— BEGIN —
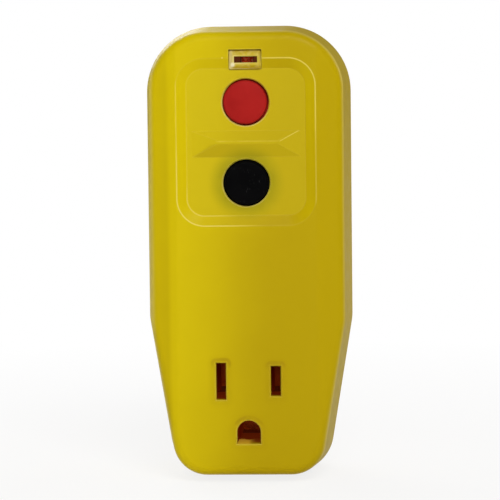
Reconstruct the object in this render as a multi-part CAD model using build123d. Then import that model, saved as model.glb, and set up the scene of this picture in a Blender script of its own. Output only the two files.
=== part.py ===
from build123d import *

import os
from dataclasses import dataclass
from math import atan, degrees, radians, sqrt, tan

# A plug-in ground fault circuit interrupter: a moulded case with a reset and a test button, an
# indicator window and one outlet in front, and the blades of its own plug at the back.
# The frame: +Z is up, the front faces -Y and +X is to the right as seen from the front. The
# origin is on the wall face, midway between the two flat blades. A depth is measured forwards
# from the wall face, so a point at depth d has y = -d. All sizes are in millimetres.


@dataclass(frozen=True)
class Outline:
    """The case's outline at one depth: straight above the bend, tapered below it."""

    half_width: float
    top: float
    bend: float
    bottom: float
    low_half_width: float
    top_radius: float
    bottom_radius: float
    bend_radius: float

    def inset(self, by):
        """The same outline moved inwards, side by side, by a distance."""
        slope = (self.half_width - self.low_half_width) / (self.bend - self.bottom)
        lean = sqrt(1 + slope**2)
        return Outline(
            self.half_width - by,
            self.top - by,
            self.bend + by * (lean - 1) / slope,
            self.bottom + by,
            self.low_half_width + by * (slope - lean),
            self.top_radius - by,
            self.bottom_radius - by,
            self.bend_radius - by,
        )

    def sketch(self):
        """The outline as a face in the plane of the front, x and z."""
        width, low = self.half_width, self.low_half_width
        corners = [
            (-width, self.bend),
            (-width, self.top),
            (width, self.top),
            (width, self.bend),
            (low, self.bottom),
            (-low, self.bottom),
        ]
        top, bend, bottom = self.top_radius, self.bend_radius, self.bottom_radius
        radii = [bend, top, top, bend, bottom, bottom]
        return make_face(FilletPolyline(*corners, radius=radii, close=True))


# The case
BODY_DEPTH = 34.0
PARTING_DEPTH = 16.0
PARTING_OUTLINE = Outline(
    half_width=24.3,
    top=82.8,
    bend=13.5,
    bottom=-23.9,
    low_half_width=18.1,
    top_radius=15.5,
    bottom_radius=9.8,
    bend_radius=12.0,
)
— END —
## Task
Reproduce each line of the material above precisely.

## Task solution
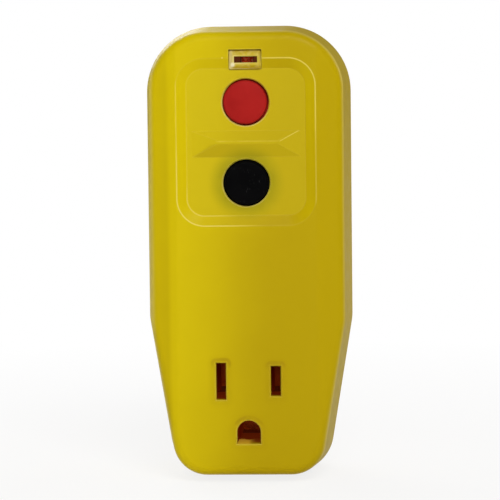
Reconstruct the object in this render as a multi-part CAD model using build123d. Then import that model, saved as model.glb, and set up the scene of this picture in a Blender script of its own. Output only the two files.
=== part.py ===
from build123d import *

import os
from dataclasses import dataclass
from math import atan, degrees, radians, sqrt, tan

# A plug-in ground fault circuit interrupter: a moulded case with a reset and a test button, an
# indicator window and one outlet in front, and the blades of its own plug at the back.
# The frame: +Z is up, the front faces -Y and +X is to the right as seen from the front. The
# origin is on the wall face, midway between the two flat blades. A depth is measured forwards
# from the wall face, so a point at depth d has y = -d. All sizes are in millimetres.


@dataclass(frozen=True)
class Outline:
    """The case's outline at one depth: straight above the bend, tapered below it."""

    half_width: float
    top: float
    bend: float
    bottom: float
    low_half_width: float
    top_radius: float
    bottom_radius: float
    bend_radius: float

    def inset(self, by):
        """The same outline moved inwards, side by side, by a distance."""
        slope = (self.half_width - self.low_half_width) / (self.bend - self.bottom)
        lean = sqrt(1 + slope**2)
        return Outline(
            self.half_width - by,
            self.top - by,
            self.bend + by * (lean - 1) / slope,
            self.bottom + by,
            self.low_half_width + by * (slope - lean),
            self.top_radius - by,
            self.bottom_radius - by,
            self.bend_radius - by,
        )

    def sketch(self):
        """The outline as a face in the plane of the front, x and z."""
        width, low = self.half_width, self.low_half_width
        corners = [
            (-width, self.bend),
            (-width, self.top),
            (width, self.top),
            (width, self.bend),
            (low, self.bottom),
            (-low, self.bottom),
        ]
        top, bend, bottom = self.top_radius, self.bend_radius, self.bottom_radius
        radii = [bend, top, top, bend, bottom, bottom]
        return make_face(FilletPolyline(*corners, radius=radii, close=True))


# The case
BODY_DEPTH = 34.0
PARTING_DEPTH = 16.0
PARTING_OUTLINE = Outline(
    half_width=24.3,
    top=82.8,
    bend=13.5,
    bottom=-23.9,
    low_half_width=18.1,
    top_radius=15.5,
    bottom_radius=9.8,
    bend_radius=12.0,
)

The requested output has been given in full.